Presented by Thales
Citizens all around the world generate approximately 2.5 quintillion bytes of data. Does your agency have the tools to discover, classify and protect this information?
The federal government is facing down the challenge of big data with old-school tactics that can leave gaps within data discovery and classification. It’s time to move on to new practices, with modern technologies that can help supercharge data management.
“Most agencies perform data discovery and classification using manual tools and respond on a must perform basis, such as when required by an audit. For most agencies, data proliferation and the network boundaries have expanded over time. Agencies have greater responsibilities but may not have had adequate availability of their staff to monitor the comprehensive environment. This can result in the wider network being left undiscovered or not verified for the classification of data allowed in the various data locations,” says David Ortega, principal solutions architect at Thales.
To address these gaps in classification, agencies need to seek out policy-driven, automated and repeatable solutions to advance data discovery and classification, Ortega says.
For example, Thales’ data discovery and classification tool provides a set of policies right out of the box that allows for data discovery based on predefined sensitive data types which include personally identifiable information, payment card information and healthcare records.
In addition to discovering and classifying sensitive data, these solutions need to have the ability to search for data across a multitude of different data sources: structured, unstructured and even cloud service provider data banks.
However, why should agencies that already have licenses for legacy environments or specific subsets/environments concern themselves with agencywide data discovery and classification tools?
The reason is simple, Ortega says: improving overall data protection. When using siloed data discovery and classification tools, the discovery and classification tools too often miss data or misclassify data that is under the agencies purview. The use of siloed discovery and classification tools can ultimately lead to a false sense of security.
“Discovering and protecting sensitive data using encryption across the hybrid enterprise is an essential step to mitigate risks of a potential breach such as ransomware. If the data is encrypted, the data cannot effectively be held hostage to demand additional payments,” he adds.
And with the recent cybersecurity executive order, federal agencies should feel encouraged to take a second look and reassess the role of agencywide data discovery and classification tools.
How Agencies Can Prepare for Data Discovery and Classification Tools
Section 3(a) of the cybersecurity executive order highlights how the federal government needs to take steps to refresh its approach to cybersecurity by increasing its visibility into threats, while also safeguarding privacy and civil liberties.
In addition to issuing a call to action, the section charges federal employees to seek out security best practices that “centralize and streamline access to cybersecurity data” in the hopes of securing said data from bad actors.

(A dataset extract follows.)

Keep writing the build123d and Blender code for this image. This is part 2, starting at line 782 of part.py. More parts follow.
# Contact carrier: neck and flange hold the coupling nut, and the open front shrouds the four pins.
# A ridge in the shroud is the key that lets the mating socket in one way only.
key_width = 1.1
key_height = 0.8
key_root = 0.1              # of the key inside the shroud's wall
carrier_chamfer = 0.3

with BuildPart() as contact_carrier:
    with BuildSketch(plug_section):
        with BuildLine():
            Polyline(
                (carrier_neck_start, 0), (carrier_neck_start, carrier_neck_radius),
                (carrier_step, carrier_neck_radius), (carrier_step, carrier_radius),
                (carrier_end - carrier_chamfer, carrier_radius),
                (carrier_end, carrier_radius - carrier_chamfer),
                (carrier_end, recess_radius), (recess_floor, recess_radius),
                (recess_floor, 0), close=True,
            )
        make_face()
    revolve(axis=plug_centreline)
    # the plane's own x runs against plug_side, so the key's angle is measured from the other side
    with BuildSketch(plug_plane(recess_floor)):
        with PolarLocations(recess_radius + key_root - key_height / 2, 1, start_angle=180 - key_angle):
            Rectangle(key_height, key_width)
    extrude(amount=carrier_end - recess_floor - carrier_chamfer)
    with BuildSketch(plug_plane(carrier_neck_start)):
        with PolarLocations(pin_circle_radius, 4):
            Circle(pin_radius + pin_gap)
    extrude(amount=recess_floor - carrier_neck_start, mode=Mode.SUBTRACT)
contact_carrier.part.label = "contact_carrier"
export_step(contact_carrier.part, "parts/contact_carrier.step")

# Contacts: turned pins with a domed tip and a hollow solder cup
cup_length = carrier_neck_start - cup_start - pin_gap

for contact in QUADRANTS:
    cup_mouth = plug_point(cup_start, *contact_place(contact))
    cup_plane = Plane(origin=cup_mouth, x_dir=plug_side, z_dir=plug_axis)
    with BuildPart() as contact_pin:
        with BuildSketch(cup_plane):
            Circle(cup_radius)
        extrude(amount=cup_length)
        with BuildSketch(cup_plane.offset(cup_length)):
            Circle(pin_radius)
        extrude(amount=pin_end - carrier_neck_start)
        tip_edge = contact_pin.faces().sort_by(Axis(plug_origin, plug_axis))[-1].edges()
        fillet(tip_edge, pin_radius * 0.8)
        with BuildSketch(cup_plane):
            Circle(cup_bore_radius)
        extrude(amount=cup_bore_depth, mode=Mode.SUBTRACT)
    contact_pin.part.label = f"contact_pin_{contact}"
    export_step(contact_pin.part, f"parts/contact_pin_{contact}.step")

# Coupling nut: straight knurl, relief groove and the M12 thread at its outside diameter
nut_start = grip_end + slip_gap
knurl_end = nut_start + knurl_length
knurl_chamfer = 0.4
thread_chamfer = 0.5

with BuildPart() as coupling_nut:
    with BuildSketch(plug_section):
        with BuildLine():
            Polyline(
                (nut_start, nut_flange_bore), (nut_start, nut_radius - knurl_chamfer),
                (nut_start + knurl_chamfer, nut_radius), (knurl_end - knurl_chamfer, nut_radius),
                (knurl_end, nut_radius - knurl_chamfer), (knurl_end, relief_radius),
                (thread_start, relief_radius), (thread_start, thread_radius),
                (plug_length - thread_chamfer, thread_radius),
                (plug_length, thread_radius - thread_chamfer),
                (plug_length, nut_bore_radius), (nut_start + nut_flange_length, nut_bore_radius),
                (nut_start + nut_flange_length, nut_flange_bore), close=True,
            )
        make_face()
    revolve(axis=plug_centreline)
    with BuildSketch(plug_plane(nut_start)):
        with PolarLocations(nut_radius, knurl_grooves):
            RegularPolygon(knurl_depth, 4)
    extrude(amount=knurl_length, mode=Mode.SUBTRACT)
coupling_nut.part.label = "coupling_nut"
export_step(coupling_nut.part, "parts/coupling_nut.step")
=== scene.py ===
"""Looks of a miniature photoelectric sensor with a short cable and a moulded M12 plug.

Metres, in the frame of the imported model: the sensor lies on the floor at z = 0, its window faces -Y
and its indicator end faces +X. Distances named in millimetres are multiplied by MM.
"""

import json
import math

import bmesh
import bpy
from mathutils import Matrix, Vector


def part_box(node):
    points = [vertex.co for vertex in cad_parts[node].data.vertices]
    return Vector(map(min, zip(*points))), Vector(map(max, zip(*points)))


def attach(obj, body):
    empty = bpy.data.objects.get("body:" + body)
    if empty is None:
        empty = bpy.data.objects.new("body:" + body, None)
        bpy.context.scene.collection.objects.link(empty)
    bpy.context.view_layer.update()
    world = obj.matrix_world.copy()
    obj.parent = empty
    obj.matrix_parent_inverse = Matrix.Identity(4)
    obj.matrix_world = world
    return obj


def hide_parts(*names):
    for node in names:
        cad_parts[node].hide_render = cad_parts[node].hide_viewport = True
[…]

Automated data discovery and classification tools can help agencies do just this, by providing greater insight into data. But what can agencies do now to ensure these tools have the greatest impact upon acquisition or implementation?
“The most important thing we’ve seen with both commercial as well as government agencies is that you have to have a solid data protection strategy with a working team that’s empowered to take action,” Ortega says. “Agencies should not hesitate to take advantage of new funding to modernize their data protection and discovery toolsets.”

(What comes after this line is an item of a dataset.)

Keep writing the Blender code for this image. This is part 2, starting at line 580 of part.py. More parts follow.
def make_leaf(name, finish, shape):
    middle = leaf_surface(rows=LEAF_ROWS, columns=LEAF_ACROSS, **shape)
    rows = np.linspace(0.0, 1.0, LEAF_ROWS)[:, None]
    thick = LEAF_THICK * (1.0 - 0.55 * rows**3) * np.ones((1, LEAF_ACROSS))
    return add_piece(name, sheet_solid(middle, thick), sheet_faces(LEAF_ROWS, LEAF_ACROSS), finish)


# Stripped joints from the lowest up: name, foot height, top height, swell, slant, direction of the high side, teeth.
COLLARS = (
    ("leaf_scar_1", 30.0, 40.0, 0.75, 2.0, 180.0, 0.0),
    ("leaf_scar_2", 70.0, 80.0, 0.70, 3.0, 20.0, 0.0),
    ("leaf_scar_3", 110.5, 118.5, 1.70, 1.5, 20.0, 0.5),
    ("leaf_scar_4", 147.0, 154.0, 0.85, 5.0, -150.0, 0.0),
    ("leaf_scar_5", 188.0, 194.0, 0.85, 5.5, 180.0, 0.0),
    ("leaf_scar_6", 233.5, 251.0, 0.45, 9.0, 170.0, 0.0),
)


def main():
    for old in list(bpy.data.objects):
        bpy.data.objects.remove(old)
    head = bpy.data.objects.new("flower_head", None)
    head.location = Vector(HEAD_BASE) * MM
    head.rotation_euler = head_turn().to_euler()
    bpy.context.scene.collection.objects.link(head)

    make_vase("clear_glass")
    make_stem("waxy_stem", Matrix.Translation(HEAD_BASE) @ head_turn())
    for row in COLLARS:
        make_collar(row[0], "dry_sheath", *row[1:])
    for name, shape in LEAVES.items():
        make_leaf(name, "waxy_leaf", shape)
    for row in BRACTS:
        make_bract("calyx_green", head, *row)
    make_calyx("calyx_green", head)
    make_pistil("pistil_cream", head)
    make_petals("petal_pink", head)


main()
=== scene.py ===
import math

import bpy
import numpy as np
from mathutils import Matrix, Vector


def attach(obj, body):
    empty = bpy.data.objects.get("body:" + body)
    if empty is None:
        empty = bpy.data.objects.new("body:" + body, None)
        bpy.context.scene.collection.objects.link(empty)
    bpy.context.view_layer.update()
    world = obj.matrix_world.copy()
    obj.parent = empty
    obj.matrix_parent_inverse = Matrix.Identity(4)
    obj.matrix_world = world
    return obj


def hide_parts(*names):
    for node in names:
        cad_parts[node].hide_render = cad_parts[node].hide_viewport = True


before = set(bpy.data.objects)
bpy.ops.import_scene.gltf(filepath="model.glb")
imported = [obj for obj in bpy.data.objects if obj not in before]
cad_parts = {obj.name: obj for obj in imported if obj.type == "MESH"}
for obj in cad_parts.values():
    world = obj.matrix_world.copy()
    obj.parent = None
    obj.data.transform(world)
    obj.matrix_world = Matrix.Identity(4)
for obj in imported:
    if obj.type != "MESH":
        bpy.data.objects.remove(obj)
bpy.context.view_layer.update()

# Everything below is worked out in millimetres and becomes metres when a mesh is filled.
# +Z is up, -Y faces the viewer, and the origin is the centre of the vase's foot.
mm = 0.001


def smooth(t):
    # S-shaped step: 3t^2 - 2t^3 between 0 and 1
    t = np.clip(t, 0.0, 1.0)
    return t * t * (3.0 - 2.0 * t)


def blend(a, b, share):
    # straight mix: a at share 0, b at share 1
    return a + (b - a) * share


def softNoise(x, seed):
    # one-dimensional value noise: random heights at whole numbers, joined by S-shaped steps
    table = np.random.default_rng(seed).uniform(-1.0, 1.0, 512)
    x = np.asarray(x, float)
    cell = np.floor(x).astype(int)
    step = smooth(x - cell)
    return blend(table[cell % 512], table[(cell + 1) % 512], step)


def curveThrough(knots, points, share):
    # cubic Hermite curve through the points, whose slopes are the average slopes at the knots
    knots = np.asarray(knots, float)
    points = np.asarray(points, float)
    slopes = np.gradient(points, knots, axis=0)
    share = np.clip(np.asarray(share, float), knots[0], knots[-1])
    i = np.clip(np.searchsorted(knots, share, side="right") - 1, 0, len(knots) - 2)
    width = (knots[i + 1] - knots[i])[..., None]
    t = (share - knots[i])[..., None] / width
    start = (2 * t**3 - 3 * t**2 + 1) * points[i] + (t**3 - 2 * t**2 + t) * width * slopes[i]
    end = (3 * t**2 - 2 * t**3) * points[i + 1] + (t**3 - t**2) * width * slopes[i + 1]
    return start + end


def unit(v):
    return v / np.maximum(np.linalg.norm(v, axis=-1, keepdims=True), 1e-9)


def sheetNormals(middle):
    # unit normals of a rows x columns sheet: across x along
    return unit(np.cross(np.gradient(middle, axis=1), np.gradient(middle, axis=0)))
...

Data protection strategies often outline a formal approach to safeguarding against corruption, compromise or loss. In addition to pinpointing the agency’s general approach to securing data, the framework should seek to address subpoints like methods of monitoring and review, data management and data breach prevention.
Implementing data protection strategies and modernizing toolsets aren’t the only actions agencies need to take. They also need to have comprehensive data governance policies in place to ensure data can move seamlessly from discovery to security.
In addition, ensuring data analysis is enterprise-wide and having toolsets that allow the protection of that data through encryption should be considered, Ortega says.
“The agencies’ data protection programs should focus on discover, protect and control. Governance and tools should focus on the modern hybrid enterprise and understand that data has moved over time and that a comprehensive reset on data protection is most likely needed. Without question, agencies should take advantage of funding opportunities as a result of the cybersecurity executive order,” he adds.